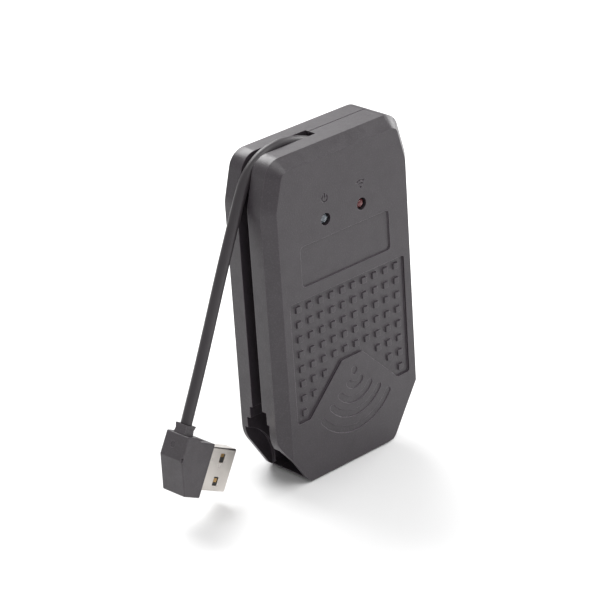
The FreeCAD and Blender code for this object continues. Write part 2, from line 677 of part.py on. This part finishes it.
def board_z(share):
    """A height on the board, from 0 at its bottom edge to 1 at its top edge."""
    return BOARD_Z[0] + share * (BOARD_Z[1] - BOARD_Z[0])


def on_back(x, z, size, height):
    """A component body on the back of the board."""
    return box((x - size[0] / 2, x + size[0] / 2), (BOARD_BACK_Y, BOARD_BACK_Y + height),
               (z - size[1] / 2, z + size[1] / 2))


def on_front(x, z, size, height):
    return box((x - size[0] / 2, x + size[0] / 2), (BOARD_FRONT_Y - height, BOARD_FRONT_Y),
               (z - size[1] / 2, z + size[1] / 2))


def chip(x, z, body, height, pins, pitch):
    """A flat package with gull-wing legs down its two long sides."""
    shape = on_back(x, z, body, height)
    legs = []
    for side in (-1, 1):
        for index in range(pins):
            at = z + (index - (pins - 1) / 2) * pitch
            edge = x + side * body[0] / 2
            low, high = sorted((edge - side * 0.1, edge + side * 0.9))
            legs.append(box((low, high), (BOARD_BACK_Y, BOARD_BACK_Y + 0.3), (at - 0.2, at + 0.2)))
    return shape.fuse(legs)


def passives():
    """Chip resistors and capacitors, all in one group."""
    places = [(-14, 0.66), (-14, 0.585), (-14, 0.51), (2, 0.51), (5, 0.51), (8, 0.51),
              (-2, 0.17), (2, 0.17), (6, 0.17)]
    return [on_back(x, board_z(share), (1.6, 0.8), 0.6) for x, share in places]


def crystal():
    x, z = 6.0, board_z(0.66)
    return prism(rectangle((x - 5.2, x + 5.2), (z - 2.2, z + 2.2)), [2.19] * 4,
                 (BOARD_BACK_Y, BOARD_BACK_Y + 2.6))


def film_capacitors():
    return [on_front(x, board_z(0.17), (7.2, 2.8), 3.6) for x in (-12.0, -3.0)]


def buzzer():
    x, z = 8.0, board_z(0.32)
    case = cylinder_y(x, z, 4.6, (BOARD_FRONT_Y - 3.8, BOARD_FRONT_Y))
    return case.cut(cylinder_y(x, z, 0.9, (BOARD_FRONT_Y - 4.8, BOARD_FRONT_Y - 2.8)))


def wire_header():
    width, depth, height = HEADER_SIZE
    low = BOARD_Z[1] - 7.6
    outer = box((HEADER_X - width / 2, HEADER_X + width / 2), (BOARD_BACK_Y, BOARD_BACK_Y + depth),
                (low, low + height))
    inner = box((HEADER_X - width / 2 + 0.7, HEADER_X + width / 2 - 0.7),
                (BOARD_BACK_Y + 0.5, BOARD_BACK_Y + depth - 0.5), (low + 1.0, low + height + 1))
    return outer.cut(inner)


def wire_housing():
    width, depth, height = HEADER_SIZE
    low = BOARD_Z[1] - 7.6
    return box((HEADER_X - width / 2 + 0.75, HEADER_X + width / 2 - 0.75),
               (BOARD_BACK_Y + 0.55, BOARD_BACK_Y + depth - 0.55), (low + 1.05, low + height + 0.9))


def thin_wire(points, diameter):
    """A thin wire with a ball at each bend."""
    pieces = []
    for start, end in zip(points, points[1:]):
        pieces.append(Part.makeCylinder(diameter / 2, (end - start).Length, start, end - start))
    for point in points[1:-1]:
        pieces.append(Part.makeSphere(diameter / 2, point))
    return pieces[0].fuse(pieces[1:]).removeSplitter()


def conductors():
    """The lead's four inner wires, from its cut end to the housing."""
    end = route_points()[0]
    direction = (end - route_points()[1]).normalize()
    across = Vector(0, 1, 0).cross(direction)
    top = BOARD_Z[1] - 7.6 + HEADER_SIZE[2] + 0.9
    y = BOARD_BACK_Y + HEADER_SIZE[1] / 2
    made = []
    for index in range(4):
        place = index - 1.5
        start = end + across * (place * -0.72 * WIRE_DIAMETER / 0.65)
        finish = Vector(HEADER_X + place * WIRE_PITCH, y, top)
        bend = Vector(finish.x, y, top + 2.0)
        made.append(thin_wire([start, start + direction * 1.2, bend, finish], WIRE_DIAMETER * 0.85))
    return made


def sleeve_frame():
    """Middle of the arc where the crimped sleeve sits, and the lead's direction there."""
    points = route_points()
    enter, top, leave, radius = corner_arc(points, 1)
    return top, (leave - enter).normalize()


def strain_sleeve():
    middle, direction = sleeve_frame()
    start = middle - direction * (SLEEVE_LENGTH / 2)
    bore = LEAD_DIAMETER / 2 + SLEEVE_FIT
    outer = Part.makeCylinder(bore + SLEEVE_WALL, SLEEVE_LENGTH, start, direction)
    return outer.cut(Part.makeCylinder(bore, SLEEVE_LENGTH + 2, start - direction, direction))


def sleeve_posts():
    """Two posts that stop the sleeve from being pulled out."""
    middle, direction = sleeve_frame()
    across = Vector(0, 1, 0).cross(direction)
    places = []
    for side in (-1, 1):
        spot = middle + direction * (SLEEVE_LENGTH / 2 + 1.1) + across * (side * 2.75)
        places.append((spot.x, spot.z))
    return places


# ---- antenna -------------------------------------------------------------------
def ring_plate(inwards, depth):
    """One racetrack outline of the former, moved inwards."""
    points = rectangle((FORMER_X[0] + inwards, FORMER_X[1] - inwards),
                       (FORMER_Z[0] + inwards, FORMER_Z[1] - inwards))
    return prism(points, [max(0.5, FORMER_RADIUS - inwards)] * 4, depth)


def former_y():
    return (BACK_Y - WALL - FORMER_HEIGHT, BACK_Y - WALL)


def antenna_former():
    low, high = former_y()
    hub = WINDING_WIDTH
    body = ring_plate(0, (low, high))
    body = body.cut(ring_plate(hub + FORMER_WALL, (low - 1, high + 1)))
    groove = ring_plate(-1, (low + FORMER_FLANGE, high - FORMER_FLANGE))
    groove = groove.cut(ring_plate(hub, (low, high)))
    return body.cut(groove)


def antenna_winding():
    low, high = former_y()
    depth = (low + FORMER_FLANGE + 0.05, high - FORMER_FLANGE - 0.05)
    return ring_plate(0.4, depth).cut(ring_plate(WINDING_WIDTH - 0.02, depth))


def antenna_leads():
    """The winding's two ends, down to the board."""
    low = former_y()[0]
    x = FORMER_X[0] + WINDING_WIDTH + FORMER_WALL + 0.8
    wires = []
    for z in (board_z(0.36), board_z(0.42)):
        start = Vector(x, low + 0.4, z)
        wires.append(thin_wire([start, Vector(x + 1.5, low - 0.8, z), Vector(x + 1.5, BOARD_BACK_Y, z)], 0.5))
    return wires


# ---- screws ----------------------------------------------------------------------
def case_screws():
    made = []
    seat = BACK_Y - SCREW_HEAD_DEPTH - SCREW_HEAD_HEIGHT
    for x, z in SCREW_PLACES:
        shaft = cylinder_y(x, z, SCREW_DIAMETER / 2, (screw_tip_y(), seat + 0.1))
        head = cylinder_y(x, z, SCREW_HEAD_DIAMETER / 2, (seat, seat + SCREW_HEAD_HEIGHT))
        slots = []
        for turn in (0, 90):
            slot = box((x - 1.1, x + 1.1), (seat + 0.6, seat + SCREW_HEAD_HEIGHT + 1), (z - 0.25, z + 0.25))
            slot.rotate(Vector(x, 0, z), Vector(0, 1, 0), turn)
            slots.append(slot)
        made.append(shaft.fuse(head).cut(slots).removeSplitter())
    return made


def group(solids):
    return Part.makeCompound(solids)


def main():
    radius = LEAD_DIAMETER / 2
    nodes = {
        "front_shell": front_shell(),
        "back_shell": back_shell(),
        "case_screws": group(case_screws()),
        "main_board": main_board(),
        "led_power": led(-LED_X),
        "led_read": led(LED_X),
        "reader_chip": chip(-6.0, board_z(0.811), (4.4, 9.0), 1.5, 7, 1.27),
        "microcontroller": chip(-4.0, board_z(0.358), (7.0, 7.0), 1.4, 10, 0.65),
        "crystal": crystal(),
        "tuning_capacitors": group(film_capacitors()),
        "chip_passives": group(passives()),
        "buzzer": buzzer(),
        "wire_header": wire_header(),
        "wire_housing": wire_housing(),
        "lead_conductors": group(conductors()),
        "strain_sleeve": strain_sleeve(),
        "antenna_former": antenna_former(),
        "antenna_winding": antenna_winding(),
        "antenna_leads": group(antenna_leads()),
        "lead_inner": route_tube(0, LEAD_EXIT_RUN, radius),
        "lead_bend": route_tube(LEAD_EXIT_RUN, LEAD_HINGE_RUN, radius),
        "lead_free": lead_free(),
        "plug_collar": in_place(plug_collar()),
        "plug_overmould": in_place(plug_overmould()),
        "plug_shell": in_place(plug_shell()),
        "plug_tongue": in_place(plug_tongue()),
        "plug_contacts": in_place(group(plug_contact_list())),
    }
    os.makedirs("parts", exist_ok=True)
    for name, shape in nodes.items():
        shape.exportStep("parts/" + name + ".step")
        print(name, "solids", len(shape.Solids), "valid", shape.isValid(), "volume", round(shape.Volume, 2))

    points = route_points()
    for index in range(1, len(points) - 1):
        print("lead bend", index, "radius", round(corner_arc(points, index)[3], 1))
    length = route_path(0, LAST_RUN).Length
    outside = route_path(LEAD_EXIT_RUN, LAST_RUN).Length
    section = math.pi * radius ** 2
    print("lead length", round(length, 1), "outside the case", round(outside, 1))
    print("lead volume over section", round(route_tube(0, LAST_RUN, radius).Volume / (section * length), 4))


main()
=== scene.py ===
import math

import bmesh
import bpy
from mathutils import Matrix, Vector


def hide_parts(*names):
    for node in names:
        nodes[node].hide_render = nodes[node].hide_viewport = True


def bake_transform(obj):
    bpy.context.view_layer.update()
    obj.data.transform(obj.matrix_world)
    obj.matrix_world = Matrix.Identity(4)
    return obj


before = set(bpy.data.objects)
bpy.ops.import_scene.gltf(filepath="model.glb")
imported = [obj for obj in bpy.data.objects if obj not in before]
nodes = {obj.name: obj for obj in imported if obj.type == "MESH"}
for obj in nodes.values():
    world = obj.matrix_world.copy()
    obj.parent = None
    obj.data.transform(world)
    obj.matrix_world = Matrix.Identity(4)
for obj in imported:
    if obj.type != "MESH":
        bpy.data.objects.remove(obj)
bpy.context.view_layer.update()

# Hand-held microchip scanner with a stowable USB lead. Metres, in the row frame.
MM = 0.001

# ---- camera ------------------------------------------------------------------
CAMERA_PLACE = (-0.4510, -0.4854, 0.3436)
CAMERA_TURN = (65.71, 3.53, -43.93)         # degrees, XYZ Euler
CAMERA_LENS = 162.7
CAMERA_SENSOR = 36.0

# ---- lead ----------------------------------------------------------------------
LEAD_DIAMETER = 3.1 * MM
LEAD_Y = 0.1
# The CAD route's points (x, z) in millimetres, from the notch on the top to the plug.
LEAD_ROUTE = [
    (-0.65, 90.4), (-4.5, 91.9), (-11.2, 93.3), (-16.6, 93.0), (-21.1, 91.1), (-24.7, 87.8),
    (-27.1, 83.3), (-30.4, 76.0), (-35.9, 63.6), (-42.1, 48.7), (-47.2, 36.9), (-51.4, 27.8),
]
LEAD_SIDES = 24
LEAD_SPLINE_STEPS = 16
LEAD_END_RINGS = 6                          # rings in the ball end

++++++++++

Problem details:
Exactly and only the lines from the line that contains "for node in" through the line that contains "imported = [obj" are to be repeated as they stand.

The response:
    for node in names:
        nodes[node].hide_render = nodes[node].hide_viewport = True


def bake_transform(obj):
    bpy.context.view_layer.update()
    obj.data.transform(obj.matrix_world)
    obj.matrix_world = Matrix.Identity(4)
    return obj


before = set(bpy.data.objects)
bpy.ops.import_scene.gltf(filepath="model.glb")
imported = [obj for obj in bpy.data.objects if obj not in before]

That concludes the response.